Work to complete: Your answer should consist only of the lines below from the one with "tapped right through" through the one with "obj.matrix_parent_inverse = Matrix.Identity(4)", copied exactly.

Data shown:
** Begin **

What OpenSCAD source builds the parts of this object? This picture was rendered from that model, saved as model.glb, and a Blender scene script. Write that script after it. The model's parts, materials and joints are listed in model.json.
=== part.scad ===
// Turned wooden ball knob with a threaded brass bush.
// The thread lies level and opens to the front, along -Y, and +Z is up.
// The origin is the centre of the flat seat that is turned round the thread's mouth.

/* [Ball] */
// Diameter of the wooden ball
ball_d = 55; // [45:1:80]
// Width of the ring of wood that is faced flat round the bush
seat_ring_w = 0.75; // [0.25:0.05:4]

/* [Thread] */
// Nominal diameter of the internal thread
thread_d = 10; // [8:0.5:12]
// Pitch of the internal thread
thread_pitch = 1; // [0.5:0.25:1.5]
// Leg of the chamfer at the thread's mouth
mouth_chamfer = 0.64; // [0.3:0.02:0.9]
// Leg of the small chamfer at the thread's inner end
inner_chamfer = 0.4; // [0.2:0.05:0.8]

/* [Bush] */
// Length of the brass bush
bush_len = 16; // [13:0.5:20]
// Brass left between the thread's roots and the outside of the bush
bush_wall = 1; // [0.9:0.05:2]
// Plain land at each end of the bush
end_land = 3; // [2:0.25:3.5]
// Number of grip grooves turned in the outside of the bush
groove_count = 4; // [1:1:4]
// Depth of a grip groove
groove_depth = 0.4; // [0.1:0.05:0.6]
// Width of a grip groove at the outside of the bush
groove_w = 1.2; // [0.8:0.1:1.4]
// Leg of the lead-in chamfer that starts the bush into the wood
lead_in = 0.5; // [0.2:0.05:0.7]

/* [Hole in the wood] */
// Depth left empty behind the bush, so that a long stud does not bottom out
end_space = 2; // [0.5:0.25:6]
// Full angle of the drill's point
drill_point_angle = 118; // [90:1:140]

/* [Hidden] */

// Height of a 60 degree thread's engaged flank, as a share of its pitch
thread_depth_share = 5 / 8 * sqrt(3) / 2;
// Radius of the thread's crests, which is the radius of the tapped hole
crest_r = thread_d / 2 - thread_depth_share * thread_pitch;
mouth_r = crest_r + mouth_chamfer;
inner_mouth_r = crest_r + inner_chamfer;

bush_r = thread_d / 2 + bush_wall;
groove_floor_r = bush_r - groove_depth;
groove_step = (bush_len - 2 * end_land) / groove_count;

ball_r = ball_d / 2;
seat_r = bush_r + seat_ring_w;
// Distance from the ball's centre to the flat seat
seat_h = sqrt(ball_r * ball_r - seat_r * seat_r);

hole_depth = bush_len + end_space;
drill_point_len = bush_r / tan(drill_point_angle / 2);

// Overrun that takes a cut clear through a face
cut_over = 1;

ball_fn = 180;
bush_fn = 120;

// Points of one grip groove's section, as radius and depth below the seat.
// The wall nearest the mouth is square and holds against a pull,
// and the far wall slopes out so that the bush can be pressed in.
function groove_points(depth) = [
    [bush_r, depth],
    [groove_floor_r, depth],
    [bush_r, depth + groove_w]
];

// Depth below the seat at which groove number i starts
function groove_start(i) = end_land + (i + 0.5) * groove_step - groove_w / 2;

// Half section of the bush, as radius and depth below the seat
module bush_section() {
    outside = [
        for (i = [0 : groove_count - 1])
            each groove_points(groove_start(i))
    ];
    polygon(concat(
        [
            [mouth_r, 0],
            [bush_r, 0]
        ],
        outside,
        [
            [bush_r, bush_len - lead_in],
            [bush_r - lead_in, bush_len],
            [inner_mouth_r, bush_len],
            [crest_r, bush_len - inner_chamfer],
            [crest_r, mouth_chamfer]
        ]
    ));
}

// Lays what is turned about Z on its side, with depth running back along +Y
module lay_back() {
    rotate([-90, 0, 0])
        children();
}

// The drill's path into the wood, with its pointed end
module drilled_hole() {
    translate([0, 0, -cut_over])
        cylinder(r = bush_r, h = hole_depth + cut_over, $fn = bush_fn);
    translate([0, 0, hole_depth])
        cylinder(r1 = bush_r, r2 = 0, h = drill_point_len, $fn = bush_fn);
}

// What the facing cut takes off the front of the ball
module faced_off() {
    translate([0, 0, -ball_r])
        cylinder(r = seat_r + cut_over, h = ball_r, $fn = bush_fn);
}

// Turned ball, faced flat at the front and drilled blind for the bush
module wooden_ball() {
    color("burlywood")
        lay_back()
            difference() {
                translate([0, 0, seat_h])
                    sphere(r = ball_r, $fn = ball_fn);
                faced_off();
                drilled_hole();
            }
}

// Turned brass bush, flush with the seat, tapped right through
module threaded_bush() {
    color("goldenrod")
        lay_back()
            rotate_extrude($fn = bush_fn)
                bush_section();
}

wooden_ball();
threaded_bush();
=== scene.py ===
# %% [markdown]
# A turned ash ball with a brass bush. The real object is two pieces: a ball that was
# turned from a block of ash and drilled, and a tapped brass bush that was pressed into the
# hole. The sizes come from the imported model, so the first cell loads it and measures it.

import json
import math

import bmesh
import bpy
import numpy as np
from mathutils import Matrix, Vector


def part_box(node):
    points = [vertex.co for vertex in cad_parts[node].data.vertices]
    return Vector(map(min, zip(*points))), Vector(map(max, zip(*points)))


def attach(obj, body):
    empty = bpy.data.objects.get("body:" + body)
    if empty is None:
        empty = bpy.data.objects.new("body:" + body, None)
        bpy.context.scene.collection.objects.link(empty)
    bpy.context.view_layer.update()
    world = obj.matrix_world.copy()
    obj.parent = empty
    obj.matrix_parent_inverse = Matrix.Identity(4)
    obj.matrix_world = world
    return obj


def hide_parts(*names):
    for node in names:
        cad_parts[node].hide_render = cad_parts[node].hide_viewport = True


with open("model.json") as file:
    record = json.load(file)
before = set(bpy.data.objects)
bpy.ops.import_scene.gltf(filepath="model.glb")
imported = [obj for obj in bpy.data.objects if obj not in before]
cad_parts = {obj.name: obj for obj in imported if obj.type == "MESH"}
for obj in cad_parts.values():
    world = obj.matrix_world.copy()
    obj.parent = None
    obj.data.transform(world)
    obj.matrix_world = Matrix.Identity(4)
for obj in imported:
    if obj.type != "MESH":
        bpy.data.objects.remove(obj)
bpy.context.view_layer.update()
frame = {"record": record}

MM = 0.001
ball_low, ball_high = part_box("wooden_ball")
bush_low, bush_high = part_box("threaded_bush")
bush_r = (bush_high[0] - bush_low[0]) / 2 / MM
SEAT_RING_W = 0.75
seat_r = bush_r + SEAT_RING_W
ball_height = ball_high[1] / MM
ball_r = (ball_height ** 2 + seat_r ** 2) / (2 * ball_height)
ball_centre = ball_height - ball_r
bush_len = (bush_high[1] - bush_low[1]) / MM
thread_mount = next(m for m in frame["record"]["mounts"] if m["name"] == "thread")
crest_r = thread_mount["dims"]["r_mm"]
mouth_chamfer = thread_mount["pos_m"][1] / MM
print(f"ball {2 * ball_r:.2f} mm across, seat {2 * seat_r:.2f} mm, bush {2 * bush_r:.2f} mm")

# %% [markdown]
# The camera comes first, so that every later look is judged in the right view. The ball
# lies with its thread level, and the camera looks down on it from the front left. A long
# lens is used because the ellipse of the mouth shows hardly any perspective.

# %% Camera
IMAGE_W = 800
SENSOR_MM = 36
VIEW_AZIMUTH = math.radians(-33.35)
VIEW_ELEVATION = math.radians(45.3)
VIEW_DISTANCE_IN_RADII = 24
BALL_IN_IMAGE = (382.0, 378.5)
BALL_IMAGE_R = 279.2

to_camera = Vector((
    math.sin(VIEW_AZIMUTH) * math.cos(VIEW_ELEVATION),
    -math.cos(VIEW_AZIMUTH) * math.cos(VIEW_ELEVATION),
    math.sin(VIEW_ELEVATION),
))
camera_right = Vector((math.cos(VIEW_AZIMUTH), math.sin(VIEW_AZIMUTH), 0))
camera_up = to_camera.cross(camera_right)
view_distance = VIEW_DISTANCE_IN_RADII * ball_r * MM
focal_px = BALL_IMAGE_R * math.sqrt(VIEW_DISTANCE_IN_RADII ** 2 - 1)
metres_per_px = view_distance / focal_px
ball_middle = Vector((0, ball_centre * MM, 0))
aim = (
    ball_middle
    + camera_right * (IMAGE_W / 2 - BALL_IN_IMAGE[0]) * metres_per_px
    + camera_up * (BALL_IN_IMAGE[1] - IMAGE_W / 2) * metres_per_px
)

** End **

Solution:
// Turned brass bush, flush with the seat, tapped right through
module threaded_bush() {
    color("goldenrod")
        lay_back()
            rotate_extrude($fn = bush_fn)
                bush_section();
}

wooden_ball();
threaded_bush();
=== scene.py ===
# %% [markdown]
# A turned ash ball with a brass bush. The real object is two pieces: a ball that was
# turned from a block of ash and drilled, and a tapped brass bush that was pressed into the
# hole. The sizes come from the imported model, so the first cell loads it and measures it.

import json
import math

import bmesh
import bpy
import numpy as np
from mathutils import Matrix, Vector


def part_box(node):
    points = [vertex.co for vertex in cad_parts[node].data.vertices]
    return Vector(map(min, zip(*points))), Vector(map(max, zip(*points)))


def attach(obj, body):
    empty = bpy.data.objects.get("body:" + body)
    if empty is None:
        empty = bpy.data.objects.new("body:" + body, None)
        bpy.context.scene.collection.objects.link(empty)
    bpy.context.view_layer.update()
    world = obj.matrix_world.copy()
    obj.parent = empty
    obj.matrix_parent_inverse = Matrix.Identity(4)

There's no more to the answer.